For Rexroth, Iowa is a metaphor, a stand-in for the conditions of memory, hazy and incomplete. Photography as a mood, a sense of a place that is not really a place. Though, for me, someone who grew up in Iowa, it is very much both a place and a state-of-mind. Rolling hills, yes, and kind people too, but also a deep sense of flatness. The way an hour could feel like days when you're a child. Watching dust float through a sun beam. Longing for something, anything, to happen. Rexroth's photograph "White Sky, Chauncy, Ohio" (1976), an exposed white expanse of a square irregularly framed with black. In Iowa everything felt blank and immature, a life to be filled in.
II.
In the preface to Rexroth's book IOWA, an excerpt from the poem Look Late, at Night by Wayne Dodd:
…But this is
the picture, this the one
scene that keeps on rising
at night
like a summons,
calling me out into the white spaces beyond
the narrow focus,
to where I imagine I will find my
self, lying darkly among the pale weeds
and sunflowers, like some deep-red psyche
of the tropics, just dying to blossom
The poem makes apparent, perhaps, that Rexroth's subject matter is less about childhood and more about the anticipation of adolescence, the deep desire to "blossom," to become who you were meant to be. The frustration of school and parents, the constant expectation of something better beyond a small college town. Or maybe that was just me, growing up in Iowa. Rexroth admits that she wasn't consciously trying to render a sense of childhood, but instead photographed "mostly from the back of my mind."
A self-portrait, hanging on the far end of the second floor of the gallery, shows the artist, not unlike her mother in that earlier photo, with her eyes closed, wind blowing the trees behind her. Only this image is close-up, a clumsy "selfie". The composition is off, her chin is cut off from the frame, squiggles of light dance around her adolescent face. Rexroth self-published IOWA when she was just 31 and while she taught photography for years in Ohio and inspired many young photographers, she never published another book.
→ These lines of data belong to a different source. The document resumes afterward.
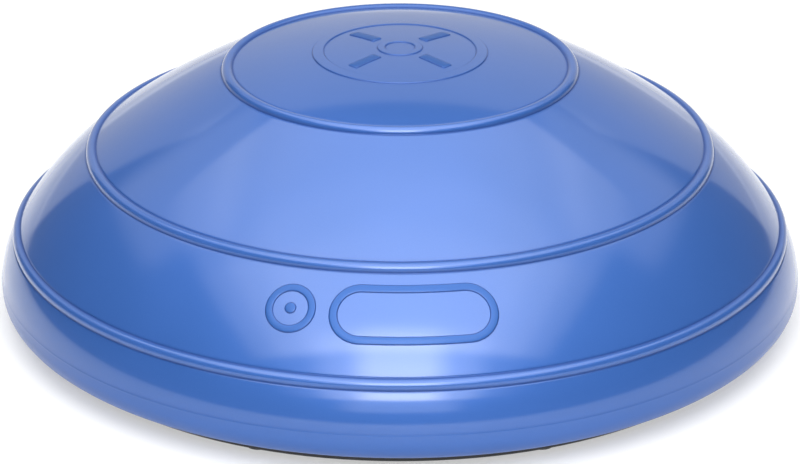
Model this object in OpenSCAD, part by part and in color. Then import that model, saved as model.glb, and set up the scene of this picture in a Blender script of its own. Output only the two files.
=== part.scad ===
// Balance dome trainer: an inflated half ball on a rigid round platform.
// Millimetres, +Z up, origin on the floor under the centre, front towards -Y.

/* [Dome] */
// Diameter at the widest point of the bulge
dome_d = 650; // [560:5:700]
// Height of the widest point above the floor
equator_z = 32; // [32:1:36]
// Height of the dome above its widest point, without the rings
dome_rise = 193; // [170:1:210]
// Thickness of the bladder wall
wall_t = 3.5; // [3:0.5:5]
// Radius of the curve that tucks the bulge under itself
tuck_r = 21; // [19:1:21]

/* [Rings] */
// Radius of the top ring as a share of the dome radius
ring_1_share = 0.428; // [0.40:0.001:0.46]
// Radius of the middle ring as a share of the dome radius
ring_2_share = 0.768; // [0.74:0.001:0.80]
// Radius of the lower ring as a share of the dome radius
ring_3_share = 0.958; // [0.950:0.001:0.965]
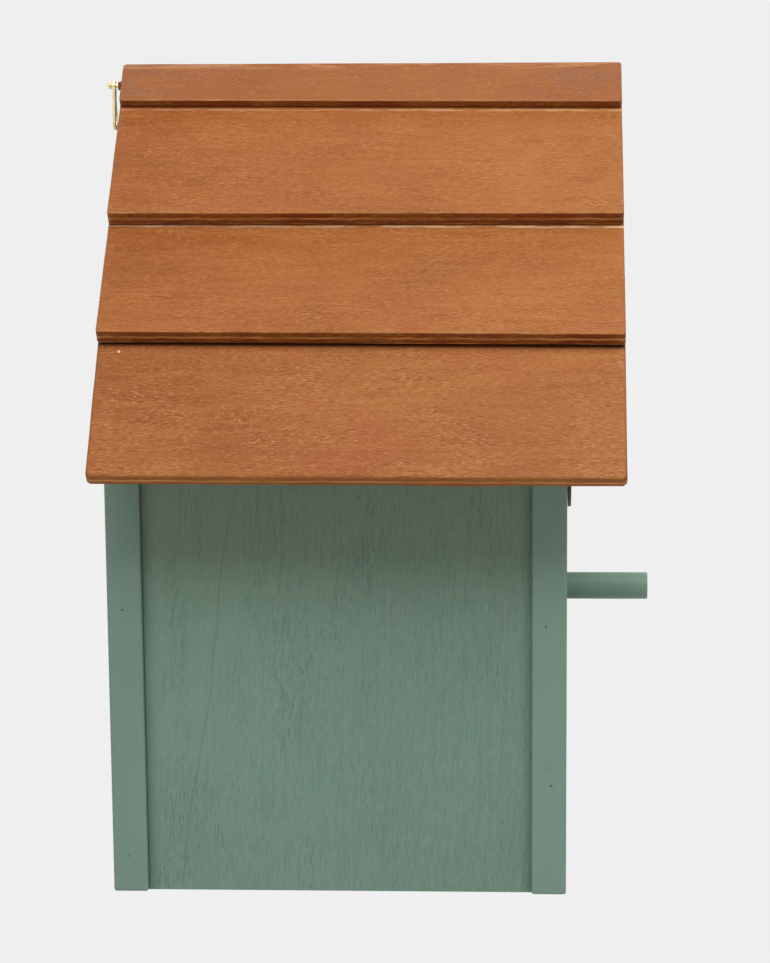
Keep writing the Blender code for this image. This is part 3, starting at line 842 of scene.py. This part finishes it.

"All I had to cure was the boredom, but it never moved." One more excerpt from a poem, this one by Travis Nichols, a poet and novelist I grew up with who published a book of poetry also titled Iowa. Curing boredom could come in many forms-talking on the phone for hours, driving around, thinking about love and boyfriends, all the things we were promised. Mostly we were just hanging out in parking lots, waiting. Which is to say that art, like metaphor, often approaches its truth obliquely. The real picture isn't in the camera's narrow focus, but somewhere in the blur, where the image is still in a state of movement becoming itself.
"A Woman's Bed, Logan, Ohio" (1970) is a deceptively simple photograph. The section of a bed, the corner of a room, the articulation of the decorative bedpost. All details the mind might map, recalling fractions of images from long ago. The creamy white expanse of the bedspread, the small mound of a pillow tucked underneath. The edges are undefined and dreamy.
"In my sub-mind, I was looking for what you might call 'The Integrity of the Blur,'" Rexroth said in an interview in 2011, six years before IOWA would be re-edited and reprinted at the University of Texas Press. The new edit includes more images of children, "the longing and the joy of children, children flying high, and with the needing and urgency of childhood."
Maybe the blur of adolescence better represents a sense of possibility than does the sharply or narrowly focused. As such, the sub-mind, Rexroth's singular smudge, her Iowa adds up to a series of photographs made some fifty-years ago. Images best described as picturing the act of remembering one's past, or re-inhabiting our former selves, half-formed and wanting.
Nancy Rexroth: IOWA was on view at Ten Nineteen, New Orleans from December 2, 2021 through February 13, 2022. Rexroth's IOWA is now in its 45th year since publication.